For my post today I wanted to extend a warm invitation to the whole ACNM community to experience Good Friday in a whole new way!

Photo by Rachel Gardner. Pilgrims setting out from St Mary's Cathedral before a pilgrimage last year.
You are invited to join the Schoenstatt Movement of Austin as they make their annual Good Friday Pilgrimage. This will not only be a ten-mile walk along the way of the cross, but a unique theatrical prayer experience: accompanied by Mary, we will contemplate the suffering of Christ through theatrical encounters with the people He met along His journey to Calvary.

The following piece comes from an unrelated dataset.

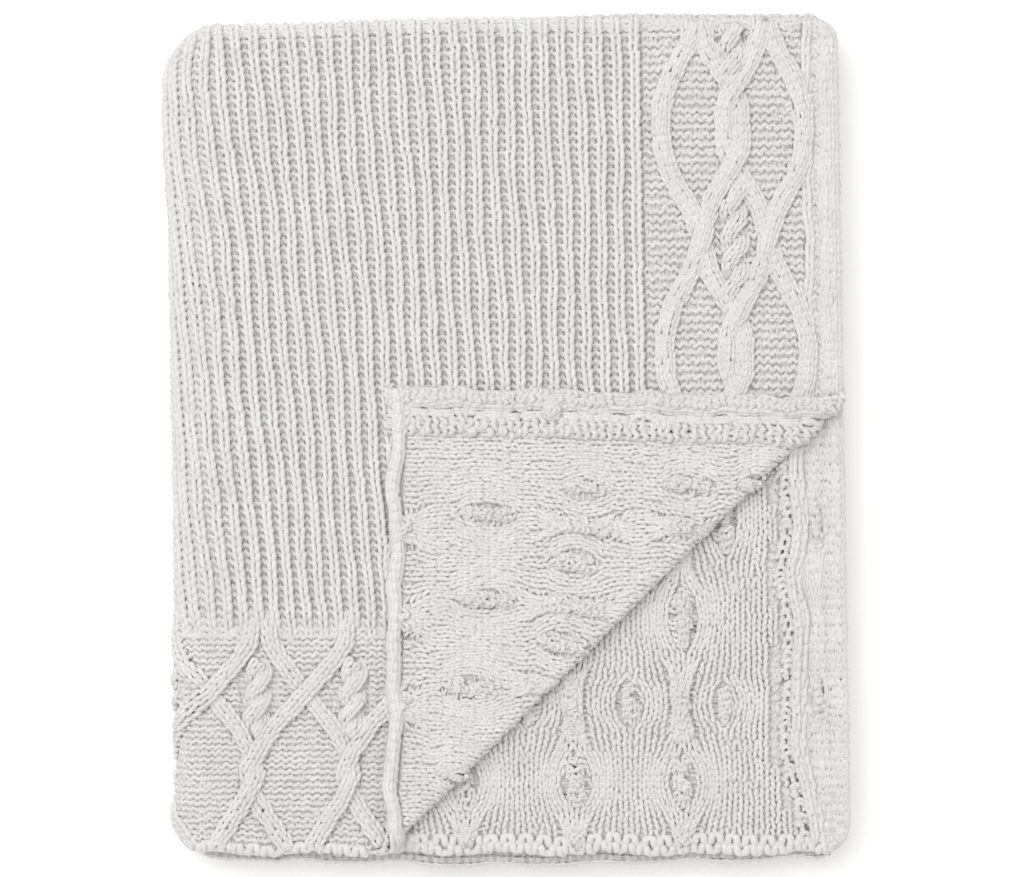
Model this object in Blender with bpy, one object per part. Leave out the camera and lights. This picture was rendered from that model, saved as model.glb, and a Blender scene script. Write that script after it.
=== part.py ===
"""Knit bed runner: one thick knitted cloth, folded into a stack with one corner turned back.

The cloth is first a flat slab. Its faces are cut into a grid where ribs and cables rise, the grid
is raised, and the slab is then bent: doubled over a fold at the far end, rolled up sideways into
four doubled runs, and turned back at the near right corner.

Flat cloth: u runs along it from the free side edge, v across it from the hem, w through it with
its right side at +w. Folded cloth: +X right, +Y away, +Z up, standing on Z = 0.
"""

import math

import bmesh
import bpy
from mathutils import Matrix, Vector

# Driving dimensions, in metres
THICKNESS = 0.0032
LAYER_PITCH = 0.0044
PAIR_PITCH = 2 * LAYER_PITCH
OUTER_RADIUS = 1.5 * PAIR_PITCH
INNER_RADIUS = 0.5 * PAIR_PITCH
TOP_RUN = 0.385
BOTTOM_RUN = 0.378
MIDDLE_RUN = 0.375
LAST_RUN = 0.381
HALF_WIDTH = 0.4955
RIGHT_EDGE = 0.2012
NEAR_EDGE = -0.2478
SLANT = 0.016

# The turned-back corner
CREASE_POINT = Vector((0.0560, -0.1120))
CREASE_ANGLE = math.radians(44.3)
CREASE_RADIUS = 0.0034
CORNER_LEG = 0.2760
FLAP_REST = 0.0047
FLAP_SETTLES_OVER = 0.0500
CREASE_CLEAR = 0.0060
PATTERN_RISES_OVER = 0.0100

# The knitted pattern
SIDE_BAND = 0.1150
HEM_BAND = 0.1314
RIB_PITCH = 0.0103
RIB_HEIGHT = 0.0020
STRAND_HALF_WIDTH = 0.0068
STRAND_HEIGHT = 0.0032
BAND_MIDDLE = 0.0618
BAND_PERIOD = 0.1350
BAND_CROSSING = 0.3678
CROSSING_OFFSET = 0.0198
OUTER_SWING = 0.0240
INNER_SWING = 0.0144
INNER_REACHES = 0.84
LATTICE_PITCH = 0.0588
LATTICE_START = 0.3498
LATTICE_MERGED = (0.0246, 0.0588)
LATTICE_HEM_SPREAD = 0.35
EYE = (0.0085, 0.0024)
PUFF = (0.0170, 0.0013)
PUFF_OFFSET = 0.0280
EDGE_ROLL = (0.0060, 0.0060, 0.0022)
EDGE_COLUMN = (0.0180, 0.0050, 0.0020)
SCALLOP = 0.0020
SCALLOP_REACH = 0.0300

# How far each run lies from the top one, towards +Y: (place along the cloth, shift)
RUN_SHIFTS = (
    (0.00, 0.0000),
    (0.40, 0.0000),
    (0.60, 0.0016),
    (0.69, 0.0052),
    (0.81, 0.0046),
    (1.00, -0.0015),
    (1.21, -0.0045),
    (1.38, -0.0085),
    (1.60, -0.0035),
)
# The stack's half span and how its corners are rounded: (side in x, side in y, radius)
HALF_SPAN = Vector((0.2025, 0.2500))
CORNERS = ((-1, 1, 0.036), (-1, -1, 0.022), (1, 1, 0.014), (1, -1, 0.022))
MOST_PAST_CORNER = 1.2
# The far fold droops towards the left, and the left fold is drawn in between its ends
DROOP = 0.0040
DRAW = 0.0024

COLOUR = (0.78, 0.76, 0.73, 1.0)

FOLD_LENGTH = math.pi * LAYER_PITCH / 2
WIDTH = 2 * HALF_WIDTH + FOLD_LENGTH
OUTER_TURN = math.pi * OUTER_RADIUS
INNER_TURN = math.pi * INNER_RADIUS
# The section's runs and turns in order from the free side edge: (length, radius), 0 for a straight run
SECTION = (
    (TOP_RUN, 0.0),
    (OUTER_TURN, OUTER_RADIUS),
    (BOTTOM_RUN, 0.0),
    (INNER_TURN, INNER_RADIUS),
    (MIDDLE_RUN, 0.0),
    (INNER_TURN, -INNER_RADIUS),
    (LAST_RUN, 0.0),
)
LENGTH = sum(length for length, _ in SECTION)
TOP_HEIGHT = LAYER_PITCH / 2 + THICKNESS / 2 + 3 * PAIR_PITCH
CREASE_IN = Vector((-math.sin(CREASE_ANGLE), math.cos(CREASE_ANGLE)))
CREASE_LENGTH = math.pi * CREASE_RADIUS
FOLD_MIDDLE = HALF_WIDTH + FOLD_LENGTH / 2
RIBS_FADE_FROM = TOP_RUN + OUTER_TURN / 3
RIBS_END = TOP_RUN + 2 * OUTER_TURN / 3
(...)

The afternoon begins on Friday, April 6th at 3pm at St. Mary’s Cathedral, and ends in West Lake at the future site of the first Marian shrine in the Diocese of Austin. More information, including route info and contact information, can be found on the Facebook event page, just search for “good friday pilgrimage.”
To help you all get a sneak peek into what this Passion and Pilgrimage will be like, I interviewed Megan McQuaid, Director and Playwright of “I Thirst.” Megan does more than study theatre at UT, she lives it! She has been involved in the production of numerous dramas within and beyond the university community. Most recently, Megan, in conjunction with other UT Catholics, wrote and performed an interpretation of the nativity called “A Very Mary Christmas.” In this unforgettable nativity, I witnessed first hand the deep spirituality and subtle style that Megan brings to her work. About “I Thirst,” Megan says,
I could not be more excited about this incredible interactive theatrical prayer experience that I have been given the opportunity to help create. As a theatre artist, I try to make every play I work on an act of love to the audience, and this work is the essence of that–of being able to love an audience through my work by showing them LOVE– Christ’s unfailing, undying, immortal, eternal burning LOVE. I hope that weaving the play into the pilgrimage will help to make it a more prayerful, reflective experience for the pilgrims and connect their sacrificial walking more tangibly to Christ’s way of the cross.
I challenge you to step outside the box of your usual routine to pray this Good Friday in a whole different way. Make no mistake about it, the ten mile hike through those West Lake hills will allow us to place ourselves in mind and body in communion with Christ – the way is steep! And prayer will be essential.
Megan also talked to me about what inspired the name of the play:
The play is entitled “I Thirst”, and just in themes of the play itself, I really wanted to show the interconnectedness of all of the events in salvation history and how they culminate in the cross: we get to see Simeon the prophet who circumcised Jesus, spilling His Precious Blood for the first time; we get to see the joy of the couple at the wedding at Cana where Jesus performed His first miracle and truly began His mission of salvation; and we hear stories from the disciples reflecting on different moments in their shared life with Jesus.
When I asked Megan what she hoped the pilgrims would take away from this Good Friday experience, she said,
I want people to see the humanity of these characters [from the Stations] and their relationship to salvation, and to realize that we, too, are characters in Christ’s Passion; we too are living out salvation history.

Photo by Rachel Gardner. Pilgrims arriving at the future site of the Marian shrine, after hiking the 10 mile pilgrimage last year
Feel free to spread the invitation, all are invited, and water will be provided! The pilgrimage will close with the Veneration of the Cross at approximately 8pm upon the arrival of the pilgrims, at the future site for the first Marian shrine in the Austin Diocese (225 Addie Roy Rd, Austin TX 78746).